The incident happened after a hidden bomb exploded as a US marine unit passed through Haditha, a city of about 90,000 people along the Euphrates River 225 kilometres northwest of Baghdad.

One marine, Miguel Terrazas, was killed. Two other marines were also wounded in the blast.

What happened next is the focus of the investigations. Eyewitnesses and human rights groups believe the marines swept through the town in a lust for revenge. The attack may have lasted for several hours. At the end of it, 24 Iraqi civilians had been killed. They included a 76-year-old amputee and a four-year-old boy. In one house an entire family, including seven children, were attacked with guns and grenades. Only a 13-year-old girl survived.

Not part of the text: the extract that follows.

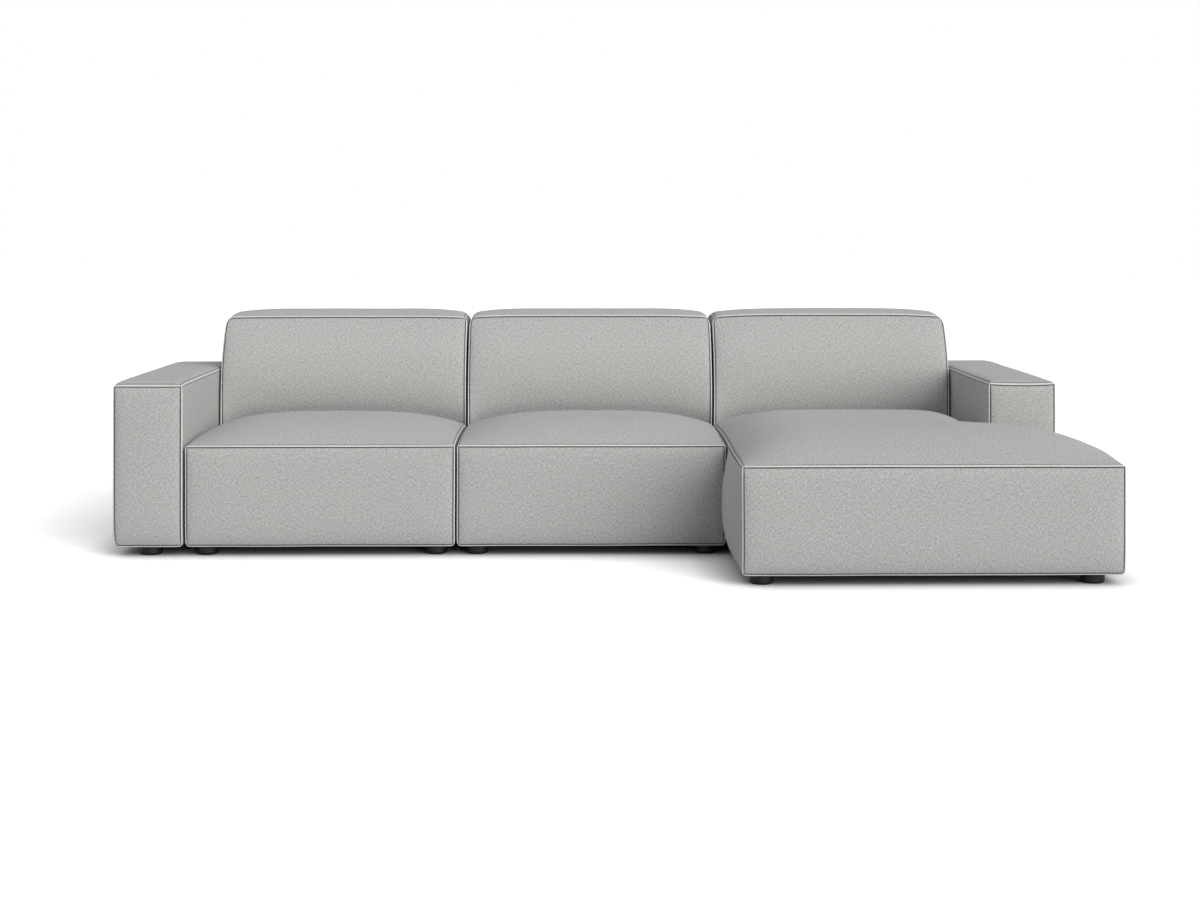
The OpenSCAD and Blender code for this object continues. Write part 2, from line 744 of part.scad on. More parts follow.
// Places of the feet in a seat and its back of width w, in front and behind
function front_feet(w) = [[foot_in, foot_back], [w - foot_in, foot_back]];
function rear_feet(w) = [[foot_in, module_d - foot_back], [w - foot_in, module_d - foot_back]];
function arm_feet(w) = [[w / 2, foot_back], [w / 2, module_d - foot_back]];
chaise_front_feet = [
    [foot_in, foot_back - chaise_reach], [chaise_front_w - chaise_foot_in, foot_back - chaise_reach],
    [foot_in, foot_back]
];

// Places along Y of the connectors between modules, and along X of the plates under a back
connector_y = [seat_d / 2, (back_y + module_d) / 2];
plate_in = 200;
// Distance that each plate of a connector reaches into its own module, and its start there
connector_reach = rail_mid + plate_lap;
connector_start = 6;

// Screws under the frames beside a module's side at x, which lies towards the sign inwards
function connector_screws(x, inwards) =
    [for (y = connector_y) for (s = screw_sides) [x + inwards * rail_mid, y + s]];

// Steel tongues under a module, with a bore for each pin. The module lies towards +X from x = 0
module tongues() {
    for (y = connector_y) difference() {
        union() {
            translate([connector_start, y - plate_w / 2, tongue_z])
                cube([connector_reach - connector_start, plate_w, hem_z - clearance - tongue_z]);
            translate([-module_gap - pin_in - pin_d, y - plate_w / 2, tongue_z])
                cube([module_gap + pin_in + pin_d + connector_reach, plate_w, plate_t]);
        }
        translate([-module_gap - pin_in, y, tongue_z - 1])
            cylinder(r = pin_d / 2 + pin_clearance, h = plate_t + 2);
        bores([for (s = screw_sides) [rail_mid, y + s]], screw_bore, tongue_z - 1, hem_z);
    }
}

// Steel plates with a pin each. The module lies towards +X from x = 0
module pins() {
    for (y = connector_y) difference() {
        union() {
            translate([connector_start, y - plate_w / 2, plate_z])
                cube([connector_reach - connector_start, plate_w, plate_t]);
            translate([pin_in, y, plate_z - pin_len]) cylinder(d = pin_d, h = pin_len + plate_t);
        }
        bores([for (s = screw_sides) [rail_mid, y + s]], screw_bore, plate_z - 1, hem_z);
    }
}

// Moves its children from a module's own frame to the sofa's
module at(x) {
    translate([x, seats_y, 0]) children();
}

// Turns its children round to lie towards -X
module turned_left() {
    mirror([1, 0, 0]) children();
}

// Plates, screws and springs of an armless seat of width w
function seat_plates(w) = [for (x = [plate_in, w - plate_in])
    [[x, seat_d - rail_mid], [x, back_y + back_frame_in + board / 2]]];
function seat_plate_screws(w) = [for (p = seat_plates(w)) each plate_screws(p[0], p[1], false)];
seat_springs = spread(frame_in + board, seat_w - frame_in - board, spring_pitch);
chaise_seat_springs = spread(frame_in + board, chaise_seat_w - frame_in - board, spring_pitch);
chaise_front_springs = spread(frame_in + board, chaise_front_w - frame_in - board, spring_pitch);
// Middle of the chaise's cross rail, and the distance from it of the clips on either side
cross_mid = notch_y - frame_in - cross_w / 2;
cross_clip = cross_w / 4;
// Plates that join the chaise's frame to the right arm's
arm_plates = [for (y = [seat_d / 3, seat_d - 120])
    [[chaise_seat_w - rail_mid, y], [arm_right_x + rail_mid, y]]];
arm_plate_screws = [for (p = arm_plates) each plate_screws(p[0], p[1], true)];

// All screws that enter the frames of each module
seat_side_screws = concat(connector_screws(0, 1), connector_screws(seat_w, -1));
seat_screw_places = concat(seat_plate_screws(seat_w), seat_side_screws);
chaise_screw_places = concat(
    seat_plate_screws(chaise_seat_w), connector_screws(0, 1), arm_plate_screws
);
arm_left_screw_places = connector_screws(arm_left_w, -1);

// Pieces that both armless seats share
module seat_frame_parts() {
    seat_block_frame(seat_w, seat_w, 0, false, front_feet(seat_w), seat_screw_places);
}
module seat_cloth_parts() {
    seat_block_cloth(seat_w, seat_w, 0, front_feet(seat_w), seat_screw_places);
    back_cloth(seat_w, rear_feet(seat_w), seat_screw_places);
}
module seat_plate_parts() {
    for (p = seat_plates(seat_w)) joining_plate(p[0], p[1], false);
}

// The middle seat
module seat_middle_cover() { color(fabric_colour) at(seat_middle_x) seat_cover(); }
module seat_middle_foam() { color(foam_colour) at(seat_middle_x) seat_block_foam(seat_w, seat_w, 0); }
module seat_middle_springs() {
    color(steel_colour) at(seat_middle_x) spring_row(seat_springs, rail_mid, seat_d - rail_mid);
}
module seat_middle_spring_clips() {
    color(steel_colour) at(seat_middle_x) clip_row(seat_springs, rail_mid, seat_d - rail_mid);
}
module seat_middle_frame() { color(wood_colour) at(seat_middle_x) seat_frame_parts(); }
module seat_middle_dust_cloth() { color(cloth_colour) at(seat_middle_x) seat_cloth_parts(); }
module seat_middle_feet() {
    color(foot_colour) at(seat_middle_x) feet(concat(front_feet(seat_w), rear_feet(seat_w)));
}
module seat_middle_foot_bolts() {
    color(steel_colour) at(seat_middle_x) foot_bolts(concat(front_feet(seat_w), rear_feet(seat_w)));
}
module seat_middle_screws() {
    color(steel_colour) at(seat_middle_x) {
        screws(seat_plate_screws(seat_w), plate_z);
        screws(seat_side_screws, tongue_z);
    }
}
module seat_middle_joining_plates() { color(steel_colour) at(seat_middle_x) seat_plate_parts(); }
module seat_middle_back_cover() { color(fabric_colour) at(seat_middle_x) back_padding(seat_w); }
module seat_middle_back_foam() { color(foam_colour) at(seat_middle_x) back_foam(seat_w); }
module seat_middle_back_frame() {
    color(wood_colour) at(seat_middle_x) back_frame(seat_w, rear_feet(seat_w), seat_screw_places);
}
module seat_middle_back_webbing() { color(strap_colour) at(seat_middle_x) back_webbing(seat_w); }
module seat_middle_connector_tongues() {
    color(steel_colour) {
        at(seat_middle_x) tongues();
        at(seat_middle_x + seat_w) turned_left() tongues();
    }
}

// The left seat
module seat_left_cover() { color(fabric_colour) at(seat_left_x) seat_cover(); }
module seat_left_foam() { color(foam_colour) at(seat_left_x) seat_block_foam(seat_w, seat_w, 0); }
module seat_left_springs() {
    color(steel_colour) at(seat_left_x) spring_row(seat_springs, rail_mid, seat_d - rail_mid);
}
module seat_left_spring_clips() {
    color(steel_colour) at(seat_left_x) clip_row(seat_springs, rail_mid, seat_d - rail_mid);
}
module seat_left_frame() { color(wood_colour) at(seat_left_x) seat_frame_parts(); }
module seat_left_dust_cloth() { color(cloth_colour) at(seat_left_x) seat_cloth_parts(); }
module seat_left_feet() {
    color(foot_colour) at(seat_left_x) feet(concat(front_feet(seat_w), rear_feet(seat_w)));
}
module seat_left_foot_bolts() {
    color(steel_colour) at(seat_left_x) foot_bolts(concat(front_feet(seat_w), rear_feet(seat_w)));
}
module seat_left_screws() {
    color(steel_colour) at(seat_left_x) {
        screws(seat_plate_screws(seat_w), plate_z);
        screws(connector_screws(0, 1), tongue_z);
        screws(connector_screws(seat_w, -1), plate_z);
    }
}
module seat_left_joining_plates() { color(steel_colour) at(seat_left_x) seat_plate_parts(); }
module seat_left_back_cover() { color(fabric_colour) at(seat_left_x) back_padding(seat_w); }
module seat_left_back_foam() { color(foam_colour) at(seat_left_x) back_foam(seat_w); }
module seat_left_back_frame() {
    color(wood_colour) at(seat_left_x) back_frame(seat_w, rear_feet(seat_w), seat_screw_places);
}
module seat_left_back_webbing() { color(strap_colour) at(seat_left_x) back_webbing(seat_w); }
module seat_left_connector_tongues() { color(steel_colour) at(seat_left_x) tongues(); }
module seat_left_connector_pins() {
    color(steel_colour) at(seat_left_x + seat_w) turned_left() pins();
}

// The chaise, which holds the right arm
module chaise_cover() { color(fabric_colour) at(chaise_x) chaise_padding(); }
module chaise_foam() {
    color(foam_colour) at(chaise_x) seat_block_foam(chaise_seat_w, chaise_front_w, -chaise_reach);
}
module chaise_springs() {
    color(steel_colour) at(chaise_x) {
        spring_row(chaise_seat_springs, cross_mid + cross_clip, seat_d - rail_mid);
        spring_row(chaise_front_springs, rail_mid - chaise_reach, cross_mid - cross_clip);
    }
}
module chaise_spring_clips() {
    color(steel_colour) at(chaise_x) {
        clip_row(chaise_seat_springs, cross_mid + cross_clip, seat_d - rail_mid);
        clip_row(chaise_front_springs, rail_mid - chaise_reach, cross_mid - cross_clip);
    }
}
module chaise_frame() {
    color(wood_colour) at(chaise_x)
        seat_block_frame(chaise_seat_w, chaise_front_w, -chaise_reach, true, chaise_front_feet,
            chaise_screw_places);
}
module chaise_dust_cloth() {
    color(cloth_colour) at(chaise_x) {
        seat_block_cloth(chaise_seat_w, chaise_front_w, -chaise_reach, chaise_front_feet,
            chaise_screw_places);
        back_cloth(chaise_seat_w, rear_feet(chaise_seat_w), chaise_screw_places);
    }
}
module chaise_feet() {
    color(foot_colour) {
        at(chaise_x) feet(concat(chaise_front_feet, rear_feet(chaise_seat_w)));
        at(chaise_x + arm_right_x) feet(arm_feet(arm_right_w));
    }
}
module chaise_foot_bolts() {
    color(steel_colour) {
        at(chaise_x) foot_bolts(concat(chaise_front_feet, rear_feet(chaise_seat_w)));
        at(chaise_x + arm_right_x) foot_bolts(arm_feet(arm_right_w));
    }
}
module chaise_screws() { color(steel_colour) at(chaise_x) screws(chaise_screw_places, plate_z); }
module chaise_joining_plates() {
    color(steel_colour) at(chaise_x) {
        for (p = seat_plates(chaise_seat_w)) joining_plate(p[0], p[1], false);
        for (p = arm_plates) joining_plate(p[0], p[1], true);
    }
}
module chaise_back_cover() { color(fabric_colour) at(chaise_x) back_padding(chaise_seat_w); }
module chaise_back_foam() { color(foam_colour) at(chaise_x) back_foam(chaise_seat_w); }
module chaise_back_frame() {
    color(wood_colour) at(chaise_x)
        back_frame(chaise_seat_w, rear_feet(chaise_seat_w), chaise_screw_places);
}
module chaise_back_webbing() { color(strap_colour) at(chaise_x) back_webbing(chaise_seat_w); }
module chaise_connector_pins() { color(steel_colour) at(chaise_x) pins(); }
module arm_right_cover() {
    color(fabric_colour) at(chaise_x + arm_right_x) arm_padding(arm_right_w, 1, seat_h);
}
module arm_right_foam() { color(foam_colour) at(chaise_x + arm_right_x) arm_foam(arm_right_w); }
module arm_right_frame() {
    color(wood_colour) at(chaise_x + arm_right_x)
        arm_frame(arm_right_w, arm_feet(arm_right_w),
            [for (p = arm_plate_screws) [p.x - arm_right_x, p.y]]);
}
module arm_right_dust_cloth() {
    color(cloth_colour) at(chaise_x + arm_right_x)
        arm_cloth(arm_right_w, arm_feet(arm_right_w),
            [for (p = arm_plate_screws) [p.x - arm_right_x, p.y]]);
}

// The left arm
module arm_left_cover() { color(fabric_colour) at(arm_left_x) arm_padding(arm_left_w, -1, hem_z); }
module arm_left_foam() { color(foam_colour) at(arm_left_x) arm_foam(arm_left_w); }
module arm_left_frame() {
    color(wood_colour) at(arm_left_x)
        arm_frame(arm_left_w, arm_feet(arm_left_w), arm_left_screw_places);
}
module arm_left_dust_cloth() {
    color(cloth_colour) at(arm_left_x)
        arm_cloth(arm_left_w, arm_feet(arm_left_w), arm_left_screw_places);
}
module arm_left_feet() { color(foot_colour) at(arm_left_x) feet(arm_feet(arm_left_w)); }
module arm_left_foot_bolts() { color(steel_colour) at(arm_left_x) foot_bolts(arm_feet(arm_left_w)); }
module arm_left_screws() { color(steel_colour) at(arm_left_x) screws(arm_left_screw_places, plate_z); }
module arm_left_connector_pins() {
    color(steel_colour) at(arm_left_x + arm_left_w) turned_left() pins();
}

seat_middle_cover();
seat_middle_foam();
seat_middle_springs();
seat_middle_spring_clips();
seat_middle_frame();
seat_middle_dust_cloth();
seat_middle_feet();
seat_middle_foot_bolts();
seat_middle_screws();
seat_middle_joining_plates();
seat_middle_back_cover();
seat_middle_back_foam();
seat_middle_back_frame();
seat_middle_back_webbing();
seat_middle_connector_tongues();
seat_left_cover();
seat_left_foam();
seat_left_springs();
seat_left_spring_clips();
seat_left_frame();
seat_left_dust_cloth();
seat_left_feet();
seat_left_foot_bolts();
seat_left_screws();
seat_left_joining_plates();
seat_left_back_cover();
seat_left_back_foam();
seat_left_back_frame();
seat_left_back_webbing();
seat_left_connector_tongues();
seat_left_connector_pins();
chaise_cover();
chaise_foam();
chaise_springs();
chaise_spring_clips();
chaise_frame();
chaise_dust_cloth();
chaise_feet();
chaise_foot_bolts();
chaise_screws();
chaise_joining_plates();
chaise_back_cover();
chaise_back_foam();
chaise_back_frame();
chaise_back_webbing();
chaise_connector_pins();
arm_right_cover();
arm_right_foam();
arm_right_frame();
arm_right_dust_cloth();
arm_left_cover();
arm_left_foam();
arm_left_frame();
arm_left_dust_cloth();
arm_left_feet();
arm_left_foot_bolts();
arm_left_screws();
arm_left_connector_pins();
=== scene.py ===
"""Upholstery, finishes, light and camera for a modular corner sofa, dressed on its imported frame.

X runs along the seats from left to right, Y from front to back and Z up from the floor, in metres.
"""

import math

import bmesh
import bpy
import numpy as np
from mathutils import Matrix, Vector, noise


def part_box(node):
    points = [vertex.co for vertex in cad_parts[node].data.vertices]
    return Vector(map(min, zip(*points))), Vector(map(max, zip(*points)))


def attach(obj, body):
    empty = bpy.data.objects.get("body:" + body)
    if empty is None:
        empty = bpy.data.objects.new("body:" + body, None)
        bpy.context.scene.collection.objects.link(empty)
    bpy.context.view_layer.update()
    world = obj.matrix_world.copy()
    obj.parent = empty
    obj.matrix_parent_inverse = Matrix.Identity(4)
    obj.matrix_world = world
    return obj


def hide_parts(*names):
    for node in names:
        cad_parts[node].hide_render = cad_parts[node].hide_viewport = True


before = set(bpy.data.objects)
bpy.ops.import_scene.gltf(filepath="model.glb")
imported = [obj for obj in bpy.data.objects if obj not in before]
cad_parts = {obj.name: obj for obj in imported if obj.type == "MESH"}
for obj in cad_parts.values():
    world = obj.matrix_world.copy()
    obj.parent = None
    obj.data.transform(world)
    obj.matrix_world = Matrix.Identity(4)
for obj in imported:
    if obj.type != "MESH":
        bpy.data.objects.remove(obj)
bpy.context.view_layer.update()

mm = 0.001

# How far the faces of the solids stand out past the seams that bound them
FRONT_SWELL = 8 * mm
CHAISE_FRONT_SWELL = 10 * mm
CHAISE_LEFT_SWELL = 38 * mm
CHAISE_RIGHT_SWELL = 23 * mm
ARM_SWELL = 3 * mm
REAR_SWELL = 6 * mm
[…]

Haditha is not the only case pending: On Wednesday, the military announced an investigation into allegations that Marines killed a civilian near Fallujah on April 26 . The statement gave no further details except that "several service members" had been sent back to the United States "pending the results of the criminal investigation."

Last July, Iraqi Ambassador to the United Nations, Samir al-Sumaidaie, accused the Marines of killing his 21-year-old cousin in cold blood during a search of his family's home in Haditha.

The military ordered a criminal investigation but the results have not been announced.

Together, the cases present the most serious challenge to the US handling of the Iraq war since the Abu Ghraib prison scandal, which Bush cited Thursday as "the biggest mistake that's happened so far, at least from our country's involvement in Iraq."